WORK TO BE COMPLETED: Write the material out again, line by line, exactly as it is.

--- begin ---

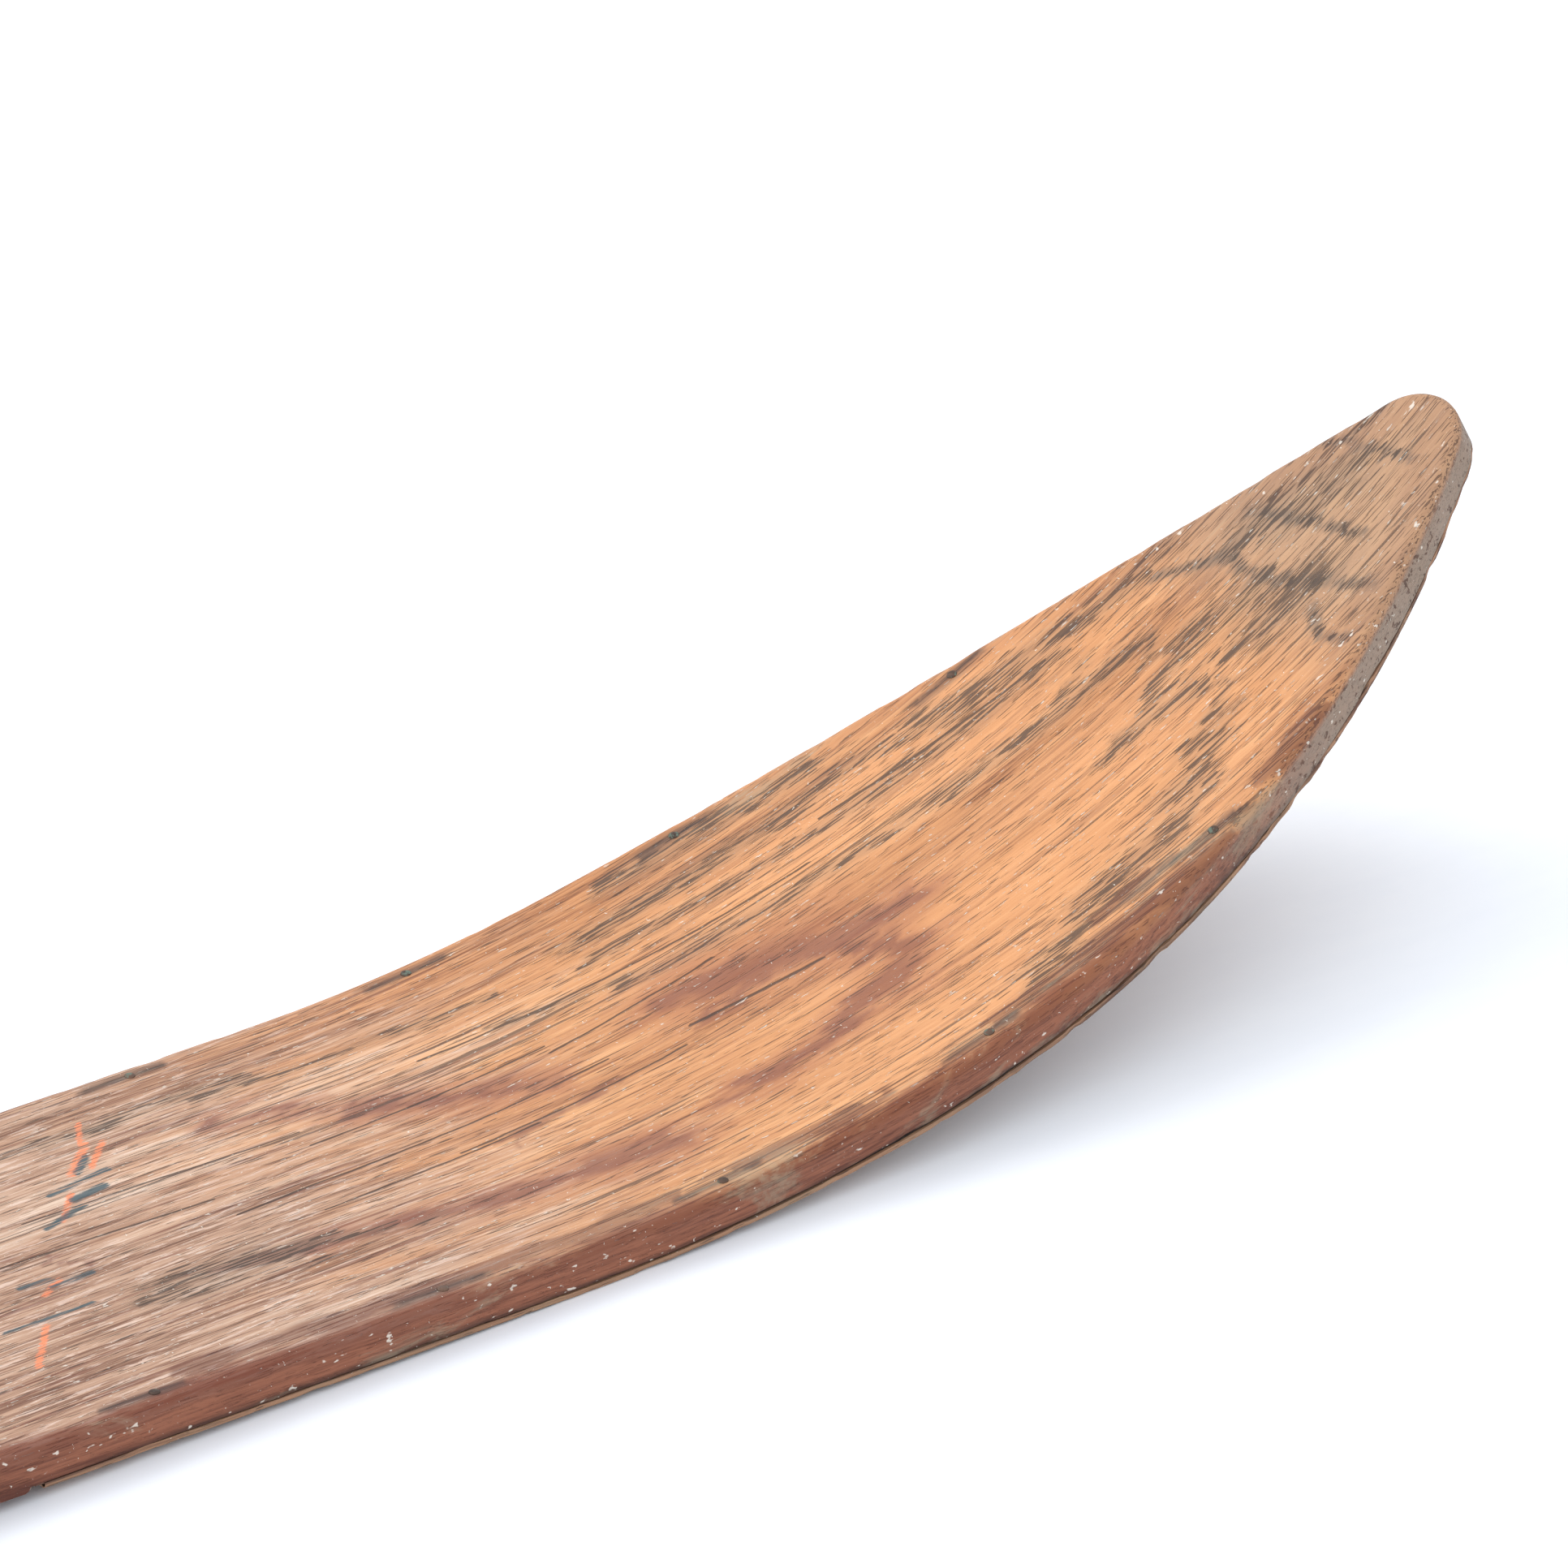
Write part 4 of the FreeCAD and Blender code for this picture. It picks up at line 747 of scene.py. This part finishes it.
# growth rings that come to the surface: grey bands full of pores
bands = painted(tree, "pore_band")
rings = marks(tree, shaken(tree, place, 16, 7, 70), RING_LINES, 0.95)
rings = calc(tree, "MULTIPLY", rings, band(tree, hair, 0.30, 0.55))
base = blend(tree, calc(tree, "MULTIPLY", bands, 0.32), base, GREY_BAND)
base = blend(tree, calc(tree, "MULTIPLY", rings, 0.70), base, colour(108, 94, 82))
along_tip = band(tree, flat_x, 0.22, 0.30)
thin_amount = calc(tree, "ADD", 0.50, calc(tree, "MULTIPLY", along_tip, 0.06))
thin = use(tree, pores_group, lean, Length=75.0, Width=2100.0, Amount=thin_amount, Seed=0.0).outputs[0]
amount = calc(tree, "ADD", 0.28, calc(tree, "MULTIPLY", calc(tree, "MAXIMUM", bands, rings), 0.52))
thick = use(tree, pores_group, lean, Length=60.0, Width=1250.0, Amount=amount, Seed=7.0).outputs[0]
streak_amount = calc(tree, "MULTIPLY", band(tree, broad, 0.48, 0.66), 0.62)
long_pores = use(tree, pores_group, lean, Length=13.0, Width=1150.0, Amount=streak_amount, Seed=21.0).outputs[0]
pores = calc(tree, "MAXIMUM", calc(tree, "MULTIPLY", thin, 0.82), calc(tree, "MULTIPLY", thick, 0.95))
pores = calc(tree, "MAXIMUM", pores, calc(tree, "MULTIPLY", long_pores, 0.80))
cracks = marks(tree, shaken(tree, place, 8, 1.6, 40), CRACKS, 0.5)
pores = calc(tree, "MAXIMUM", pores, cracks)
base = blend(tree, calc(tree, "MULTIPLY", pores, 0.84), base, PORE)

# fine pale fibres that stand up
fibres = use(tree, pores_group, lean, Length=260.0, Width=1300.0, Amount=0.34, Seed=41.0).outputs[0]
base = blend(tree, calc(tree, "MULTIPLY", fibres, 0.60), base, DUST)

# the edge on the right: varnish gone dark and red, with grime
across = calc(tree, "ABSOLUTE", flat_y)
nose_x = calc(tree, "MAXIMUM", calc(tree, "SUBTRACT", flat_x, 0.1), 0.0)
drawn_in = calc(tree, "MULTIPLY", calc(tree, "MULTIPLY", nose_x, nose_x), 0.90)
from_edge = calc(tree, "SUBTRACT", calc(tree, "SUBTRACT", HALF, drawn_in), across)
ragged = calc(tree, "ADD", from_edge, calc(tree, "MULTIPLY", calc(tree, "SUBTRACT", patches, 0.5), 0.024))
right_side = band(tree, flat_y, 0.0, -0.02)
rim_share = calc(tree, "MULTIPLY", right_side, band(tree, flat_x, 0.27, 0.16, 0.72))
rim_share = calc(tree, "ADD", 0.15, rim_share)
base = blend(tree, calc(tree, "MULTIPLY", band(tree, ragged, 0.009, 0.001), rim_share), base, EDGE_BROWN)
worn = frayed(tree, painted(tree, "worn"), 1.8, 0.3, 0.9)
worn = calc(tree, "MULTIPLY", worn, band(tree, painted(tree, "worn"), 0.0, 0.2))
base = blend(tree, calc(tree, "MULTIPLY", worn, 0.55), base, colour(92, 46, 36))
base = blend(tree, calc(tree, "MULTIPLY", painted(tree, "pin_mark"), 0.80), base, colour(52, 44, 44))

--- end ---

RESULT OF THIS EXERCISE:
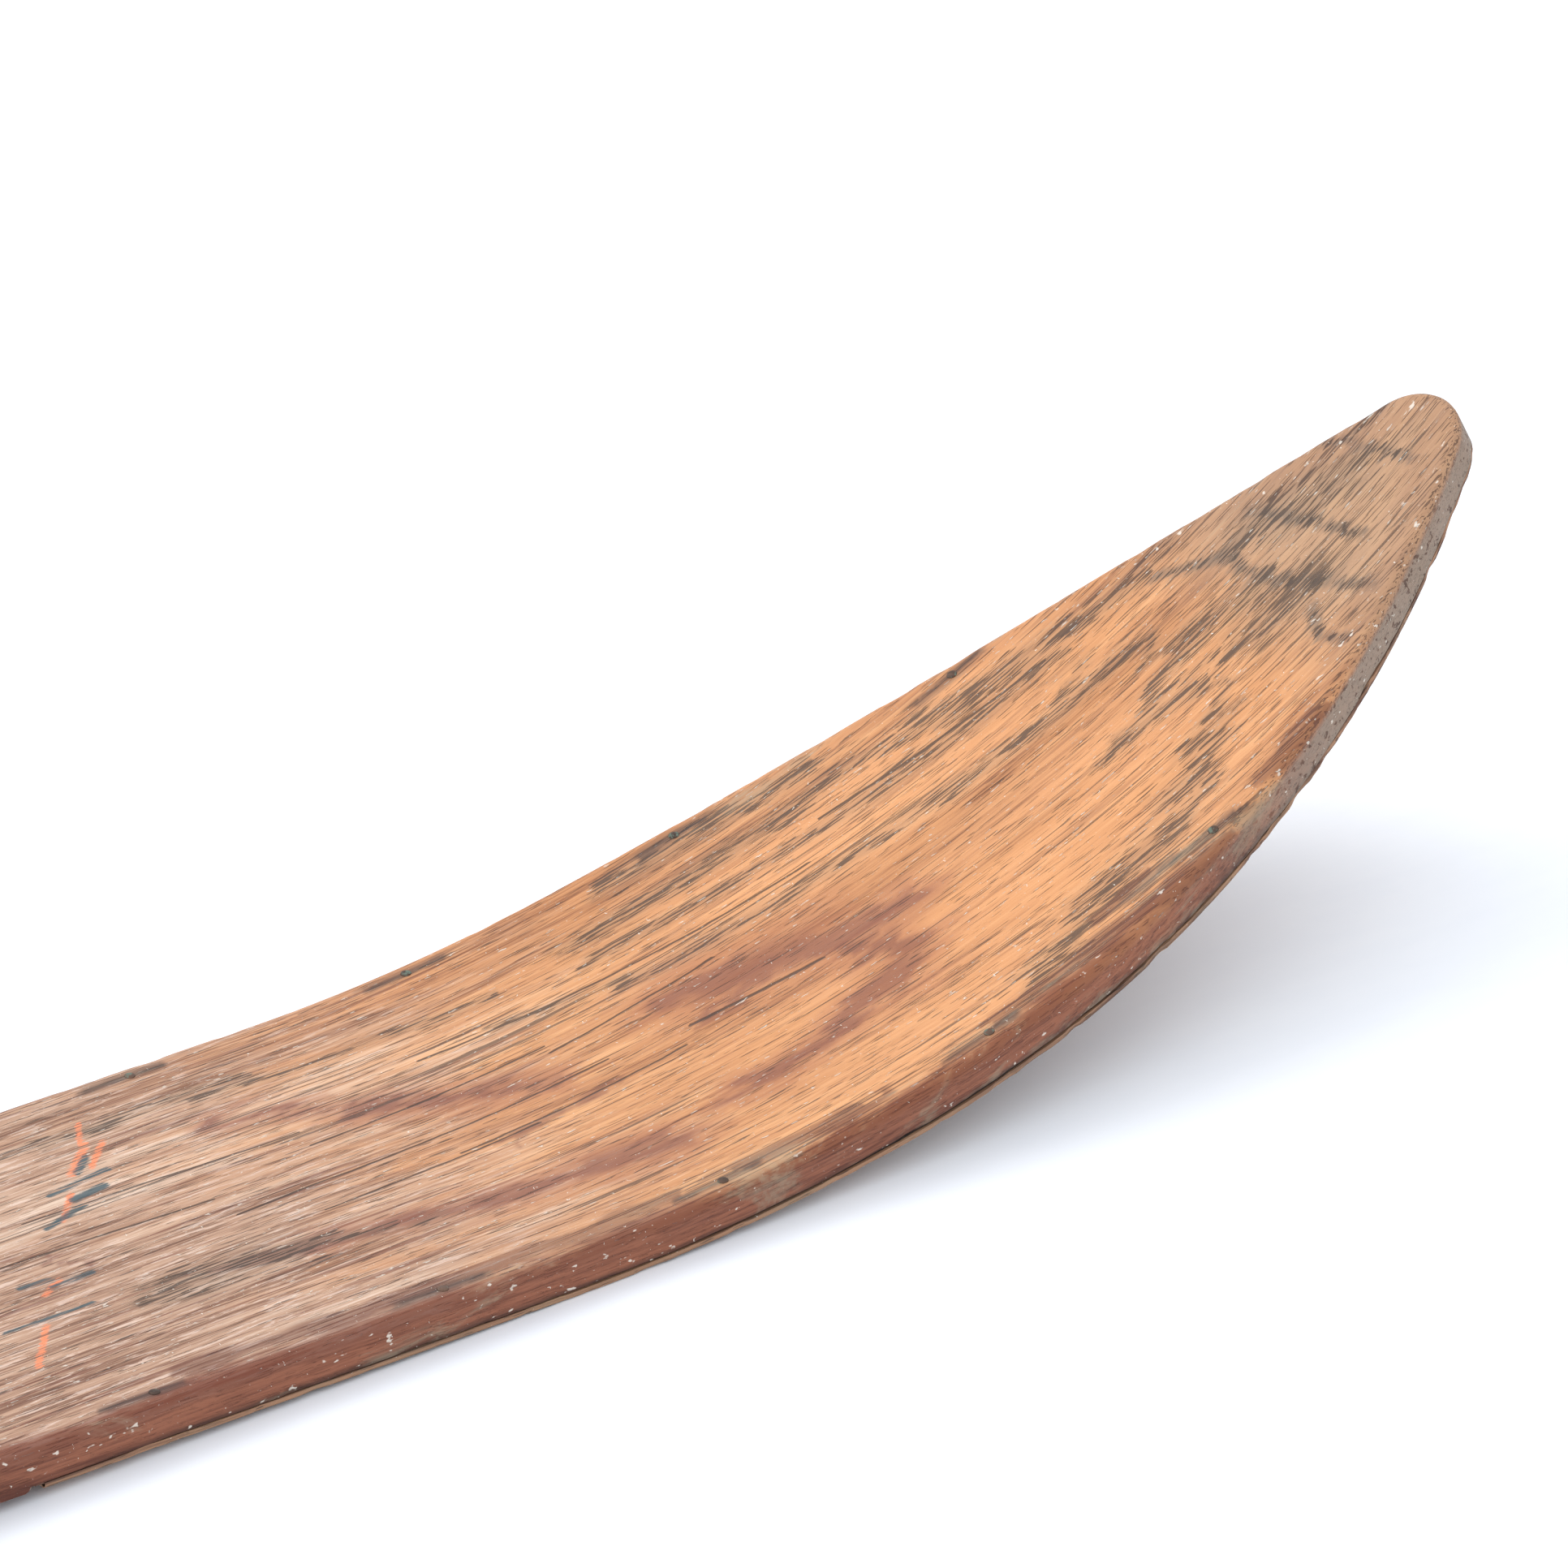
Write part 4 of the FreeCAD and Blender code for this picture. It picks up at line 747 of scene.py. This part finishes it.
# growth rings that come to the surface: grey bands full of pores
bands = painted(tree, "pore_band")
rings = marks(tree, shaken(tree, place, 16, 7, 70), RING_LINES, 0.95)
rings = calc(tree, "MULTIPLY", rings, band(tree, hair, 0.30, 0.55))
base = blend(tree, calc(tree, "MULTIPLY", bands, 0.32), base, GREY_BAND)
base = blend(tree, calc(tree, "MULTIPLY", rings, 0.70), base, colour(108, 94, 82))
along_tip = band(tree, flat_x, 0.22, 0.30)
thin_amount = calc(tree, "ADD", 0.50, calc(tree, "MULTIPLY", along_tip, 0.06))
thin = use(tree, pores_group, lean, Length=75.0, Width=2100.0, Amount=thin_amount, Seed=0.0).outputs[0]
amount = calc(tree, "ADD", 0.28, calc(tree, "MULTIPLY", calc(tree, "MAXIMUM", bands, rings), 0.52))
thick = use(tree, pores_group, lean, Length=60.0, Width=1250.0, Amount=amount, Seed=7.0).outputs[0]
streak_amount = calc(tree, "MULTIPLY", band(tree, broad, 0.48, 0.66), 0.62)
long_pores = use(tree, pores_group, lean, Length=13.0, Width=1150.0, Amount=streak_amount, Seed=21.0).outputs[0]
pores = calc(tree, "MAXIMUM", calc(tree, "MULTIPLY", thin, 0.82), calc(tree, "MULTIPLY", thick, 0.95))
pores = calc(tree, "MAXIMUM", pores, calc(tree, "MULTIPLY", long_pores, 0.80))
cracks = marks(tree, shaken(tree, place, 8, 1.6, 40), CRACKS, 0.5)
pores = calc(tree, "MAXIMUM", pores, cracks)
base = blend(tree, calc(tree, "MULTIPLY", pores, 0.84), base, PORE)

# fine pale fibres that stand up
fibres = use(tree, pores_group, lean, Length=260.0, Width=1300.0, Amount=0.34, Seed=41.0).outputs[0]
base = blend(tree, calc(tree, "MULTIPLY", fibres, 0.60), base, DUST)

# the edge on the right: varnish gone dark and red, with grime
across = calc(tree, "ABSOLUTE", flat_y)
nose_x = calc(tree, "MAXIMUM", calc(tree, "SUBTRACT", flat_x, 0.1), 0.0)
drawn_in = calc(tree, "MULTIPLY", calc(tree, "MULTIPLY", nose_x, nose_x), 0.90)
from_edge = calc(tree, "SUBTRACT", calc(tree, "SUBTRACT", HALF, drawn_in), across)
ragged = calc(tree, "ADD", from_edge, calc(tree, "MULTIPLY", calc(tree, "SUBTRACT", patches, 0.5), 0.024))
right_side = band(tree, flat_y, 0.0, -0.02)
rim_share = calc(tree, "MULTIPLY", right_side, band(tree, flat_x, 0.27, 0.16, 0.72))
rim_share = calc(tree, "ADD", 0.15, rim_share)
base = blend(tree, calc(tree, "MULTIPLY", band(tree, ragged, 0.009, 0.001), rim_share), base, EDGE_BROWN)
worn = frayed(tree, painted(tree, "worn"), 1.8, 0.3, 0.9)
worn = calc(tree, "MULTIPLY", worn, band(tree, painted(tree, "worn"), 0.0, 0.2))
base = blend(tree, calc(tree, "MULTIPLY", worn, 0.55), base, colour(92, 46, 36))
base = blend(tree, calc(tree, "MULTIPLY", painted(tree, "pin_mark"), 0.80), base, colour(52, 44, 44))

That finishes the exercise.